##### Data shown #####

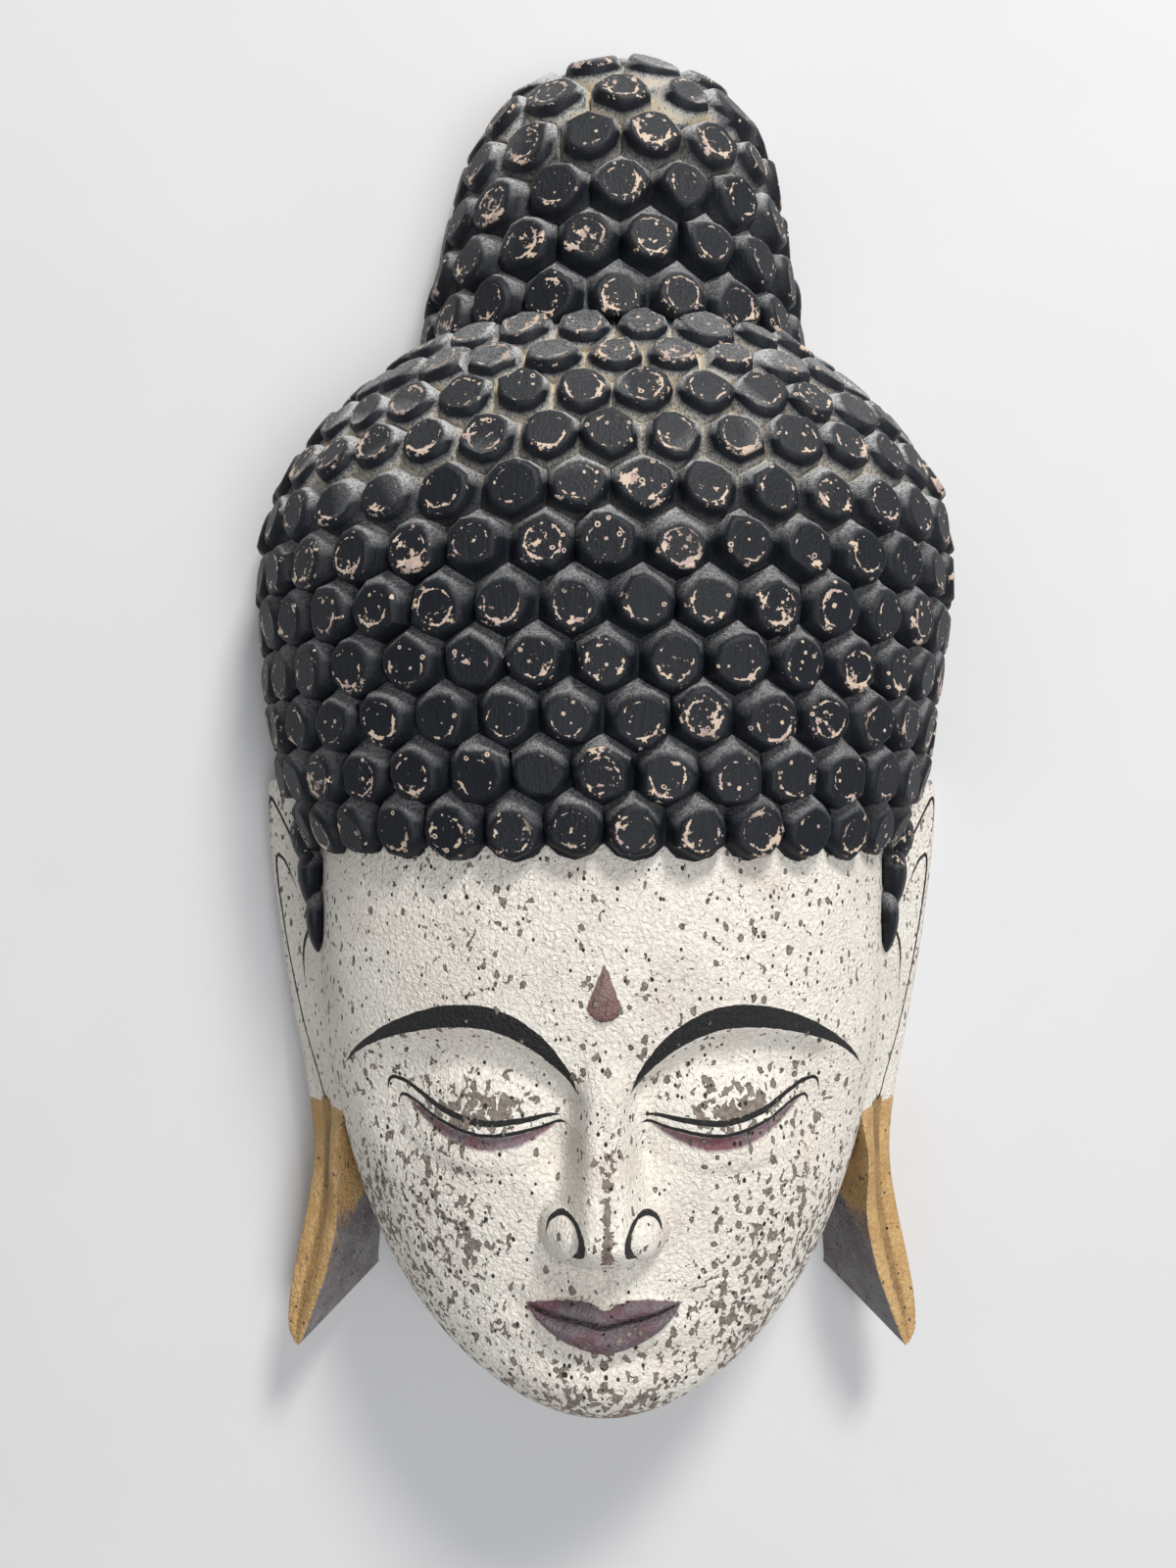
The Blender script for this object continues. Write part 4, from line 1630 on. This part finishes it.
@dataclass
class Back:
    """The flat back, the scoop that lightens the mask and the notch that a nail catches."""

    wall: float = 0.030
    hollow_depth: float = 0.088
    hollow_middle: float = 0.42
    hollow_share: float = 0.96
    hollow_taper: float = 0.10
    notch_width: float = 0.040
    notch_height: float = 0.016
    notch_depth: float = 0.015
    around: int = 96
    rings: int = 40
    gouge_width: float = 0.011
    gouge_depth: float = 0.0007

    def hollow(self, face: Face, hair: Hair, coats: Coats) -> tuple[bpy.types.Object, float]:
        """Makes the cutter for the scoop, dimpled as a gouge leaves it.

        Args:
            face: The face, which sets the scoop's width.
            hair: The hair, which sets its top.
            coats: The materials for every Coat.

        Returns:
            The cutter, and the height of its top.
        """
        low, high = self.wall, hair.skull[-2][0] * UNITS[1] - self.wall
        middle = self.hollow_middle * (low + high)
        widest = float(face.jaw_half_width(np.array(middle / UNITS[1]))) * UNITS[0]
        widest = widest * self.hollow_share - self.wall
        points = []
        for r in range(self.rings + 1):
            swing = r / self.rings * np.pi / 2
            for k in range(self.around):
                turn = 2 * np.pi * k / self.around
                up, side = np.sin(turn), np.cos(turn)
                y = middle + (high - middle if up > 0 else middle - low) * up * np.cos(swing)
                x = side * widest * np.cos(swing) * (1 - self.hollow_taper * max(0.0, -up))
                phase = 2 * np.pi / self.gouge_width
                cuts = np.cos(phase * x) * np.cos(phase * y / 3)
                points.append((x, y, np.sin(swing) * (self.hollow_depth - self.gouge_depth * (1 - cuts))))
        below = [(x, y, -BELOW_BACK * UNITS[2]) for x, y, z in points[: self.around]]
        faces = [*ring_faces(self.rings + 2, self.around), tuple(range(self.around))]
        return closed_object("hollow", np.array(below + points), faces, coats, Coat.WOOD), high

    def block(self, name: str, low: tuple, high: tuple, coats: Coats) -> bpy.types.Object:
        """Makes a plain block to cut with.

        Args:
            name: Its name.
            low: Its lowest corner.
            high: Its highest corner.
            coats: The materials for every Coat.

        Returns:
            The block.
        """
        corners = [(x, y, z) for x in (low[0], high[0]) for y in (low[1], high[1]) for z in (low[2], high[2])]
        faces = [(0, 1, 3, 2), (4, 6, 7, 5), (0, 4, 5, 1), (2, 3, 7, 6), (0, 2, 6, 4), (1, 5, 7, 3)]
        return closed_object(name, np.array(corners), faces, coats, Coat.WOOD)

    def cutters(self, face: Face, hair: Hair, coats: Coats) -> list[bpy.types.Object]:
        """Makes everything that cuts from behind: the scoop, the notch and all below the floor.

        Args:
            face: The face, which sets the scoop's width.
            hair: The hair, which sets its top.
            coats: The materials for every Coat.

        Returns:
            The cutters, the last of which is all below the floor.
        """
        hollow, top = self.hollow(face, hair, coats)
        notch = self.block(
            "notch",
            (-self.notch_width / 2, top - self.notch_height, -BELOW_BACK * UNITS[2]),
            (self.notch_width / 2, top + self.notch_height / 2, self.notch_depth),
            coats,
        )
        floor = self.block("below", (-WIDTH, -HEIGHT, -2 * DEPTH), (WIDTH, 2 * HEIGHT, 0.0), coats)
        return [hollow, notch, floor]


@dataclass
class Mask:
    """The whole mask: hair, face and ears, cut against each other so that nothing overlaps."""

    sharp_angle: float = 0.9
    margin: float = 0.00005

    def _materials(self) -> tuple[bpy.types.Material, ...]:
        """Makes every finish.

        Returns:
            The paint of the face, of the ears and of the hair, and the bare wood.
        """
        wood = BareWood().make()
        cream = ChalkPaint(
            "cream_chalk_paint",
            ("brow", "upper_lid", "lower_lid", "nostril"),
            (Tint("under_lid", "#81545a", "#857880", softness=2.2), Tint("lips", "#6c4a53", "#787076"),
             Tint("urna", "#7d5757", "#8c7970"), Tint("by_hair", "#17191c", "#1d1f22")),
        ).make()
        ear_paint = ChalkPaint(
            "cream_chalk_and_ochre_paint",
            ("helix", "scroll", "leaf"),
            (Tint("lobe", "#cfab75", "#bb9560", softness=1.2),
             Tint("groove", "#8c6c44", "#a48354", softness=2.2),
             Tint("primer", "#8b8a8c", "#776b6e", softness=1.2)),
        ).make()
        return cream, ear_paint, BlackPaint().make(), wood

    def build(self) -> list[bpy.types.Object]:
        """Carves and paints every piece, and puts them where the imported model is.

        Returns:
            The hair, the face and both ears.
        """
        cream, ear_paint, black, wood = self._materials()
        face, hair, back = Face(), Hair(), Back()
        cap = hair.build([black, wood])
        locks = SideLocks().build([black, wood])
        combine(cap, locks, Joining.ADD)
        core = face.build([cream, wood])
        whole = linked("whole_face", core.data.copy())
        cutters = back.cutters(face, hair, [black, wood])
        combine(core, [cap, *cutters], Joining.CUT)
        ears = []
        for side in Side:
            ear = Ear(side)
            shape = ear.build([ear_paint, wood])
            combine(shape, [whole, cap, cutters[-1]], Joining.CUT)
            ear.dress(shape.data)
            ears.append(shape)
        face.dress(core.data, cap)
        combine(cap, cutters, Joining.CUT)
        hair.dress(cap.data)
        for spare in (*locks, *cutters, whole):
            bpy.data.objects.remove(spare)
        pieces = [cap, core, *ears]
        self._place(pieces)
        return pieces

    def _place(self, pieces: list[bpy.types.Object]) -> None:
        """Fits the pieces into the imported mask's box and names what each stands for.

        Args:
            pieces: The finished pieces, still in the carving's own place.
        """
        places = np.vstack([mask_places(piece.data) * UNITS for piece in pieces])
        low, high = map(np.array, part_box("mask"))
        own_low, own_high = places.min(axis=0), places.max(axis=0)
        fit = np.minimum(1.0, (high - low - 2 * self.margin) / (own_high - own_low))
        own_foot = (own_low + own_high) / 2 * (1, 1, 0)
        foot = (low + high) / 2 * (1, 1, 0)
        for piece in pieces:
            moved = (mask_places(piece.data) * UNITS - own_foot) * fit + foot
            piece.data.vertices.foreach_set("co", moved.ravel())
            piece.data.shade_smooth()
            piece.data.set_sharp_from_angle(angle=self.sharp_angle)
            piece.data.update()
            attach(piece, "root")
            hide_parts("mask")
            log.info("%s: %d faces", piece.name, len(piece.data.polygons))


@dataclass
class Studio:
    """A pale floor, soft light from the upper right and a camera straight over the mask.

    Each lamp is (name, place, length of its side, watts, colour).
    """

    camera_place: tuple[float, float, float] = (-0.008, -0.034, 0.662)
    lens: float = 31.7
    sensor: float = 36.0
    floor_reach: float = 3.0
    floor_drop: float = 0.0005
    floor_colour: str = "#d9dadb"
    floor_shade: str = "#d3d4d6"
    sky_colour: str = "#ecedee"
    sky_strength: float = 0.34
    lamps: tuple = (
        ("key", (0.95, 2.45, 2.10), 0.72, 92.0, "#fffcf8"),
        ("fill", (0.9, -0.7, 2.8), 1.5, 44.0, "#f8f8fa"),
    )

    def build(self) -> None:
        """Makes the floor, the lights and the camera."""
        floor = bpy.data.meshes.new("floor")
        shape = bmesh.new()
        bmesh.ops.create_grid(shape, x_segments=8, y_segments=8, size=self.floor_reach)
        bmesh.ops.translate(shape, verts=shape.verts, vec=(0, 0, -self.floor_drop))
        shape.to_mesh(floor)
        shape.free()
        floor.materials.append(self._floor_paint())
        linked("floor", floor)

        for lamp in self.lamps:
            self._light(*lamp)
        world = bpy.data.worlds.new("pale_room")
        world.use_nodes = True
        g = Graph(world.node_tree)
        sky = g.add("ShaderNodeBackground", {"Color": linear(self.sky_colour), "Strength": self.sky_strength})
        g.add("ShaderNodeOutputWorld", {"Surface": sky})
        bpy.context.scene.world = world
        bpy.context.scene.view_settings.view_transform = "Standard"

        camera = bpy.data.cameras.new("camera")
        camera.lens = self.lens
        camera.sensor_width = self.sensor
        camera.clip_start = 0.01
        holder = linked("camera", camera)
        holder.location = self.camera_place
        bpy.context.scene.camera = holder

    def _floor_paint(self) -> bpy.types.Material:
        """Makes flat wall paint, nearly white, with the faint cloudiness of a roller.

        Returns:
            The material.
        """
        made, g = new_material("flat_wall_paint")
        place = g.add("ShaderNodeTexCoord", output="Object")
        cloud = g.add("ShaderNodeTexNoise", {"Vector": place, "Scale": 9.0, "Detail": 3.0})
        colour = g.add("ShaderNodeMix", {FACTOR: cloud, COLOUR_A: linear(self.floor_colour),
                                         COLOUR_B: linear(self.floor_shade)}, MIXED, data_type="RGBA")
        shader = g.add("ShaderNodeBsdfPrincipled", {"Base Color": colour, "Roughness": 0.8})
        g.add("ShaderNodeOutputMaterial", {"Surface": shader})
        return made

    def _light(
        self, name: str, place: tuple[float, float, float], size: float, power: float, colour: str
    ) -> None:
        """Adds a square light that faces the middle of the mask.

        Args:
            name: The light's name.
            place: Where it hangs.
            size: The length of its side.
            power: Its power in watts.
            colour: Its sRGB hex colour.
        """
        lamp = bpy.data.lights.new(name, "AREA")
        lamp.size = size
        lamp.energy = power
        lamp.color = linear(colour)[:3]
        holder = linked(name, lamp)
        holder.location = place
        holder.rotation_euler = Vector(place).to_track_quat("Z", "Y").to_euler()


def main() -> None:
    """Builds the mask and the studio around it."""
    logging.basicConfig(level=logging.INFO, format="%(name)s %(message)s")
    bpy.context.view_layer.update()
    Mask().build()
    Studio().build()


if __name__ == "__main__":
    main()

#####

Instruction
Repeat exactly, please, each line from the beginning of the data through the line with "flat back, the" in it, and only those lines.

Solution
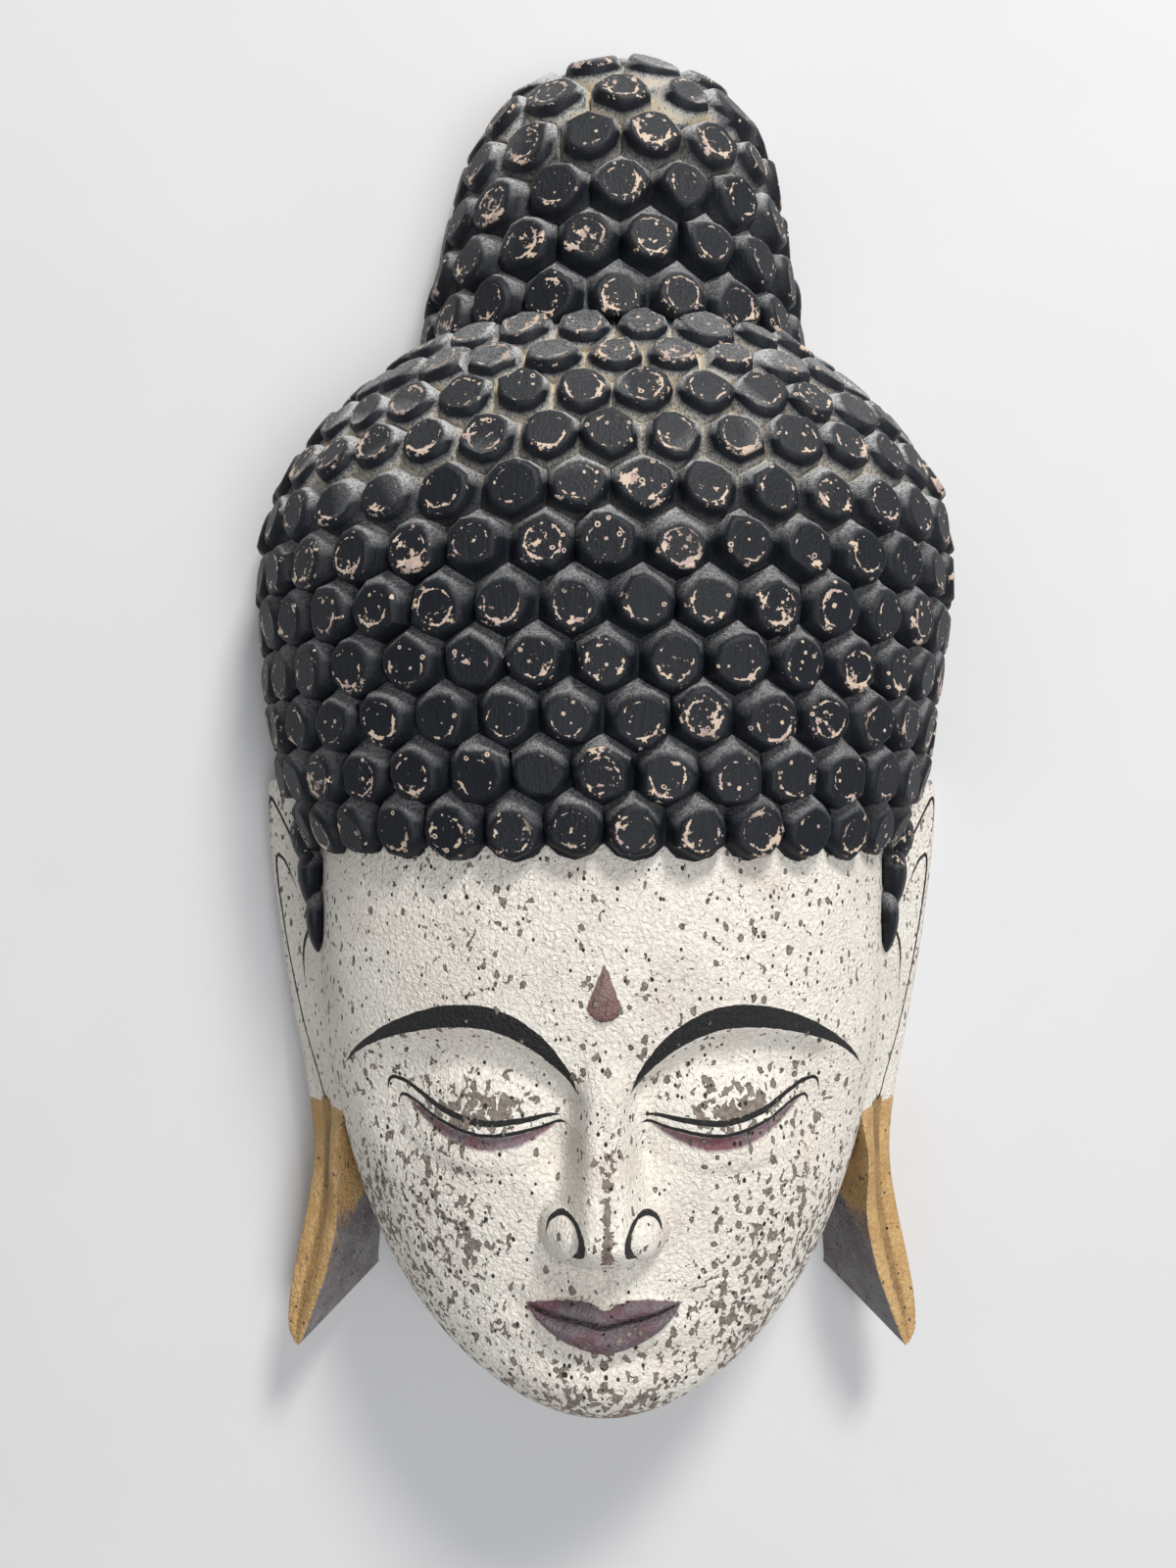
The Blender script for this object continues. Write part 4, from line 1630 on. This part finishes it.
@dataclass
class Back:
    """The flat back, the scoop that lightens the mask and the notch that a nail catches."""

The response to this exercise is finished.